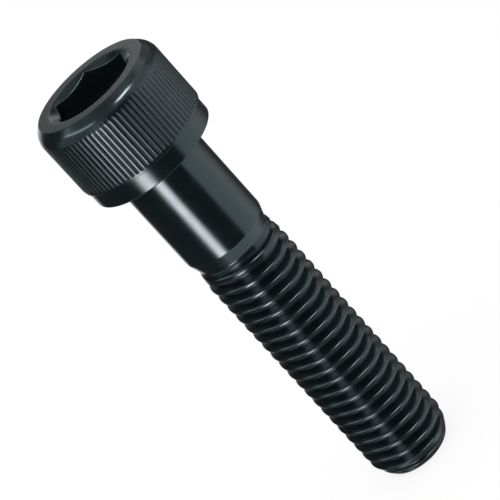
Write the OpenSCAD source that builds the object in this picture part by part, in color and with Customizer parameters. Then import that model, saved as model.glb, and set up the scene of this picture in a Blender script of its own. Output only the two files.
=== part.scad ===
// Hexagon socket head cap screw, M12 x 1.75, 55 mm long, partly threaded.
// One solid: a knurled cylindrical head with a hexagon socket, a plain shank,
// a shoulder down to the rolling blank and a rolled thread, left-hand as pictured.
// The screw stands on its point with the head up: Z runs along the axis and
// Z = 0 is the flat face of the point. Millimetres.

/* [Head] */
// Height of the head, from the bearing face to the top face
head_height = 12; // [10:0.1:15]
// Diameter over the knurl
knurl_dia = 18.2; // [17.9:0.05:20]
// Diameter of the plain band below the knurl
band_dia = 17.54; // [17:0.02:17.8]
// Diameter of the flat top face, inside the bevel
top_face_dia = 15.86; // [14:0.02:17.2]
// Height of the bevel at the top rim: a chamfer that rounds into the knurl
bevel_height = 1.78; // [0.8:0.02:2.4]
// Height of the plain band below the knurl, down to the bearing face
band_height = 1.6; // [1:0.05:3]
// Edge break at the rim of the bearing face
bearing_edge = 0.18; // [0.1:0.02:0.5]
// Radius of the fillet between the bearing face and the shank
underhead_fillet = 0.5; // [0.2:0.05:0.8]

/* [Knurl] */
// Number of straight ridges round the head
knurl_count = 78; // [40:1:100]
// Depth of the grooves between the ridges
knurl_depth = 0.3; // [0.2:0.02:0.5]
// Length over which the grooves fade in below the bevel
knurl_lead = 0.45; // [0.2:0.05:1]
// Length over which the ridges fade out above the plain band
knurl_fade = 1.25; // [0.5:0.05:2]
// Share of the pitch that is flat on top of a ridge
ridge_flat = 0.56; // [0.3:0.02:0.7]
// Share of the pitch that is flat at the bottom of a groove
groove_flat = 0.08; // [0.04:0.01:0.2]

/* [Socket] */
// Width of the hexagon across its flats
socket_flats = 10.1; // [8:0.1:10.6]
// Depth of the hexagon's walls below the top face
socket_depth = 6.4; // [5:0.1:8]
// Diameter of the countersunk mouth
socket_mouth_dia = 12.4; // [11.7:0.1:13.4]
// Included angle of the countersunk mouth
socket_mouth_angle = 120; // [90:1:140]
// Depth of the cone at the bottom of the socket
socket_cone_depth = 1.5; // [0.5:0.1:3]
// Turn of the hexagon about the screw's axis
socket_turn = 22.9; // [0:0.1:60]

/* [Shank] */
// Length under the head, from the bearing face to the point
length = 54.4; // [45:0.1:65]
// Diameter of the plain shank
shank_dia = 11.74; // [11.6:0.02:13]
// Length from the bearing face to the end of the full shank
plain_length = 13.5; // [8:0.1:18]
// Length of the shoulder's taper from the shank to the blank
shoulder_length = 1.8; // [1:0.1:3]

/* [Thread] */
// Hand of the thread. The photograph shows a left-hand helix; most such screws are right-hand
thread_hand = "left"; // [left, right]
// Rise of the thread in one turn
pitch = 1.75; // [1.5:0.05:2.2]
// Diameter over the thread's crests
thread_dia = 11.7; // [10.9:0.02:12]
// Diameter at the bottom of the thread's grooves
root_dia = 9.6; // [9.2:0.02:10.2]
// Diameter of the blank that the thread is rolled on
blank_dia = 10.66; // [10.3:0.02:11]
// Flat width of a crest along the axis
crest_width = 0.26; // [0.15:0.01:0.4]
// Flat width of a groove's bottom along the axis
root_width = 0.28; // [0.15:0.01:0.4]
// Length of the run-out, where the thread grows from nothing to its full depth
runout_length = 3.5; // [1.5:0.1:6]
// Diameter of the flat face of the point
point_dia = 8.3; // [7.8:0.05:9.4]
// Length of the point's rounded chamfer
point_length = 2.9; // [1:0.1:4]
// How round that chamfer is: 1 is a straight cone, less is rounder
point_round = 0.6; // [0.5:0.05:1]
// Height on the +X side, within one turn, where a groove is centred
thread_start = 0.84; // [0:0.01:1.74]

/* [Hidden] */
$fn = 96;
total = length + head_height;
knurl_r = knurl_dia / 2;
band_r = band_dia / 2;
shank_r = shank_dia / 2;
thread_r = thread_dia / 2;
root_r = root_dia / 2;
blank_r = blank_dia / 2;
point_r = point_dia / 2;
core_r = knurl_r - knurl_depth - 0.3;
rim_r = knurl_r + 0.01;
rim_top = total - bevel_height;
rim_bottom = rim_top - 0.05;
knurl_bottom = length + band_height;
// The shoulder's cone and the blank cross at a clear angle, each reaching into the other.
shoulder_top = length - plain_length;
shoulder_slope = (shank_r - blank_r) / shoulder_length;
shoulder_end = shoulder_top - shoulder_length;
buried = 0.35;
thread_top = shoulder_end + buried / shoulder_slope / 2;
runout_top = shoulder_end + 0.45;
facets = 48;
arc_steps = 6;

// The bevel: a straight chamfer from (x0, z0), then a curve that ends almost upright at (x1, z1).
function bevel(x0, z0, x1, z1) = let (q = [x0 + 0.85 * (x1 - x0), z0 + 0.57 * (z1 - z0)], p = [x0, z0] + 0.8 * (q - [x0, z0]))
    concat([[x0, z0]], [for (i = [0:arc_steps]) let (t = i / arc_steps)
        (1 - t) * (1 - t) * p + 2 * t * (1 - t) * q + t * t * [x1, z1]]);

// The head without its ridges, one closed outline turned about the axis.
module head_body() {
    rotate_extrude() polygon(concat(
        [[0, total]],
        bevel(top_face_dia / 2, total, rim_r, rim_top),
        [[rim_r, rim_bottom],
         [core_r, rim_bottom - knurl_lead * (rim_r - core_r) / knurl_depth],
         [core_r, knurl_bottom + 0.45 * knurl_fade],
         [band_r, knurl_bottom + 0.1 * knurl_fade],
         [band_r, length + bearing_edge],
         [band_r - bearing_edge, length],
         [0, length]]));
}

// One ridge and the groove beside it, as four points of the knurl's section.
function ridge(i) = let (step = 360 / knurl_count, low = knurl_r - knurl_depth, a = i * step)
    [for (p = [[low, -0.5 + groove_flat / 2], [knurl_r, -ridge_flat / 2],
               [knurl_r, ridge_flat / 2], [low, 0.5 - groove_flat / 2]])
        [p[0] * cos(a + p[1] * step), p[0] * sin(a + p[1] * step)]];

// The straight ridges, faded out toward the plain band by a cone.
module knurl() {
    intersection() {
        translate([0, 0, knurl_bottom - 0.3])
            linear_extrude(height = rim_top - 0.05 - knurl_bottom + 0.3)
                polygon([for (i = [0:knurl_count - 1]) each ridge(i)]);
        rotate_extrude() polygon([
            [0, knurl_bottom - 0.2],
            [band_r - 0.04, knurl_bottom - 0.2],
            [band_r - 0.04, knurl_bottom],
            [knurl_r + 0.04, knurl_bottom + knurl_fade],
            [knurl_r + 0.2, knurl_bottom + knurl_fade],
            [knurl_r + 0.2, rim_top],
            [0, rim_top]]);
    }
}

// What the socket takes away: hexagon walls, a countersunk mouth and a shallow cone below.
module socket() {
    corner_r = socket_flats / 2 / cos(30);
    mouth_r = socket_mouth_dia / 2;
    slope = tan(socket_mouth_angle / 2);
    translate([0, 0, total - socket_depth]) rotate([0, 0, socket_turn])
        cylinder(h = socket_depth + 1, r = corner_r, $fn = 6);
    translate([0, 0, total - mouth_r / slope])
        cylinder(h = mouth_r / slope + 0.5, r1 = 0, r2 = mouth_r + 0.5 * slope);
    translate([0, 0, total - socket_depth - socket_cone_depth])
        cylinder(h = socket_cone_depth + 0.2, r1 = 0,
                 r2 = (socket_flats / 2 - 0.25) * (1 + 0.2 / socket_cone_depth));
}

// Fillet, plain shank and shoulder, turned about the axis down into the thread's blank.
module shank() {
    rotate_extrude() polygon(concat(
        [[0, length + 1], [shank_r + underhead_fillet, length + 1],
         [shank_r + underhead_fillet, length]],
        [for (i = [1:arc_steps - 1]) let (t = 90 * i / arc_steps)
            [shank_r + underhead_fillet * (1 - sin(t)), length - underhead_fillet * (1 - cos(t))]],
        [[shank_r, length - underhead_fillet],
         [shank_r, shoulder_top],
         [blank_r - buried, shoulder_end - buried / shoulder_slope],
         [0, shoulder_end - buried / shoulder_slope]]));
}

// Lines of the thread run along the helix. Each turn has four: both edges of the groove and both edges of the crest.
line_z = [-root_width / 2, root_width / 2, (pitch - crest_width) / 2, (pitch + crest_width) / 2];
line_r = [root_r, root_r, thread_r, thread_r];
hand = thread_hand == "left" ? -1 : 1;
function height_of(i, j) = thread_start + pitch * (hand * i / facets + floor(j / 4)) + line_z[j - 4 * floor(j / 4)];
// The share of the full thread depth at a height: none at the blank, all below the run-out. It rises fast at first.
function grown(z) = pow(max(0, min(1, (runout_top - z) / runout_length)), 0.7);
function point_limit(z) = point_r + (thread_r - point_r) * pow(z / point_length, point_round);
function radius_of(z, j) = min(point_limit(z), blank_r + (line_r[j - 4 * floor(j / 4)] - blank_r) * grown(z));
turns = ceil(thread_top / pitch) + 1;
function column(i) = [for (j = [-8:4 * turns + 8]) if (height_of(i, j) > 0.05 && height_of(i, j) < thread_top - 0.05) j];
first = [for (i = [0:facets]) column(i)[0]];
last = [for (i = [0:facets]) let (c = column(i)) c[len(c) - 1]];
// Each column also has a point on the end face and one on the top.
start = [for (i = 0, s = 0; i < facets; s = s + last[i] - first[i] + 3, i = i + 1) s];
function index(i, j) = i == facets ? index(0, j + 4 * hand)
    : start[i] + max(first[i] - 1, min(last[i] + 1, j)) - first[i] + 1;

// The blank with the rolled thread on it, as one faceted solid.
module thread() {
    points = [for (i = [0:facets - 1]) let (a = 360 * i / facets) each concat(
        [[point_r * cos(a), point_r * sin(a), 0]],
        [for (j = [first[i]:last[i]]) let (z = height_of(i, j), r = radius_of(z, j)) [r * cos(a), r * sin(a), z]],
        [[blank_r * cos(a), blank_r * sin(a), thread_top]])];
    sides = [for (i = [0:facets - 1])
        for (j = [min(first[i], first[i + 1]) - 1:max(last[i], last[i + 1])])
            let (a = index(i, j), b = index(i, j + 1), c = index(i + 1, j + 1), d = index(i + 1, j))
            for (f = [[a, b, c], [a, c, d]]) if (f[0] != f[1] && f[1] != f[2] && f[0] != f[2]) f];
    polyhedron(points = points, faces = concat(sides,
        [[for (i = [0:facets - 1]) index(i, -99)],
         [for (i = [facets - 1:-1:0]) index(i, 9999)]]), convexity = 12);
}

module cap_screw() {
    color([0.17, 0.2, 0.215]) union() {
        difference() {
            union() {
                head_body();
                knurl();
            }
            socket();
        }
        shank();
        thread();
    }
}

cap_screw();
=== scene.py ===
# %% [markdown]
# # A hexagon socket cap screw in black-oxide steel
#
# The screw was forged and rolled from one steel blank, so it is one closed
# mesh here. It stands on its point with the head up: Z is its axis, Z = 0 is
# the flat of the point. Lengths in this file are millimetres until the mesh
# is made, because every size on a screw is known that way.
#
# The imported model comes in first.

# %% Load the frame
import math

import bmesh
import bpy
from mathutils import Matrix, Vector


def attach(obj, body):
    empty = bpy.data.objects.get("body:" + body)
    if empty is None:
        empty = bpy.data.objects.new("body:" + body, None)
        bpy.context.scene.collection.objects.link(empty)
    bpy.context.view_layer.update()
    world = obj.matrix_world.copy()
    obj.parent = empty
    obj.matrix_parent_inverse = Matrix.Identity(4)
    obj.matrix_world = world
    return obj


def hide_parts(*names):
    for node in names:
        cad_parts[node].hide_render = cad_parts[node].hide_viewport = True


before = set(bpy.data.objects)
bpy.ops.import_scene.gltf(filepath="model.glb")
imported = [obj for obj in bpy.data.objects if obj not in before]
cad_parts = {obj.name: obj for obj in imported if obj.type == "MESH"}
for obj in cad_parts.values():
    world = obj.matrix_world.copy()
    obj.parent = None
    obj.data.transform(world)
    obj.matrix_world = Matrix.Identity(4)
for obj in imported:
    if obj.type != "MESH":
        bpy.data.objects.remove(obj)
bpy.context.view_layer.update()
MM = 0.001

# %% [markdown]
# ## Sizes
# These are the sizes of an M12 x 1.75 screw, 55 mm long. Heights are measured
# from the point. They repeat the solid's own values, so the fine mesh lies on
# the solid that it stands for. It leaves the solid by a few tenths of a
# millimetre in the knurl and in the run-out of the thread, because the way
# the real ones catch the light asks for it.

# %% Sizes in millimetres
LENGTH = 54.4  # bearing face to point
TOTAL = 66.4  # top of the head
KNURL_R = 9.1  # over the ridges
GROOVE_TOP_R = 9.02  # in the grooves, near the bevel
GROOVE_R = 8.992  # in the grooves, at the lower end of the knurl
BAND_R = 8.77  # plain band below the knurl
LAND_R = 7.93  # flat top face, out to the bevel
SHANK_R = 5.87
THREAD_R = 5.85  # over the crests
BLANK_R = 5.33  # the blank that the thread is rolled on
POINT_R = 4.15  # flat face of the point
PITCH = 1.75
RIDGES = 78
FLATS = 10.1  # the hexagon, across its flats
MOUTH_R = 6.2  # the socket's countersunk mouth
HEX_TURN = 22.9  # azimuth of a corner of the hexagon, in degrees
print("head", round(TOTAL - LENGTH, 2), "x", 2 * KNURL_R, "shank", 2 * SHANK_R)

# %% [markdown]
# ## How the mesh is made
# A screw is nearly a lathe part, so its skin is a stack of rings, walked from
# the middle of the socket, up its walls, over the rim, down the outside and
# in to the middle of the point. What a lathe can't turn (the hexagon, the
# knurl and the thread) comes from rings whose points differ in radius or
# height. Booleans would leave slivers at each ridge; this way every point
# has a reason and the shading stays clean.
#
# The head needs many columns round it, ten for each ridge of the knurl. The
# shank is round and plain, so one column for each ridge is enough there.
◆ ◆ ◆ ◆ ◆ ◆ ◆
## Task to complete
Each line from the line with "color([0.17, 0.2, 0.215])" to the line with "bpy.context.scene.collection.objects.link(empty)" is to be echoed exactly; both boundary lines are included, and nothing else is to be output.

## Answer to the exercise
    color([0.17, 0.2, 0.215]) union() {
        difference() {
            union() {
                head_body();
                knurl();
            }
            socket();
        }
        shank();
        thread();
    }
}

cap_screw();
=== scene.py ===
# %% [markdown]
# # A hexagon socket cap screw in black-oxide steel
#
# The screw was forged and rolled from one steel blank, so it is one closed
# mesh here. It stands on its point with the head up: Z is its axis, Z = 0 is
# the flat of the point. Lengths in this file are millimetres until the mesh
# is made, because every size on a screw is known that way.
#
# The imported model comes in first.

# %% Load the frame
import math

import bmesh
import bpy
from mathutils import Matrix, Vector


def attach(obj, body):
    empty = bpy.data.objects.get("body:" + body)
    if empty is None:
        empty = bpy.data.objects.new("body:" + body, None)
        bpy.context.scene.collection.objects.link(empty)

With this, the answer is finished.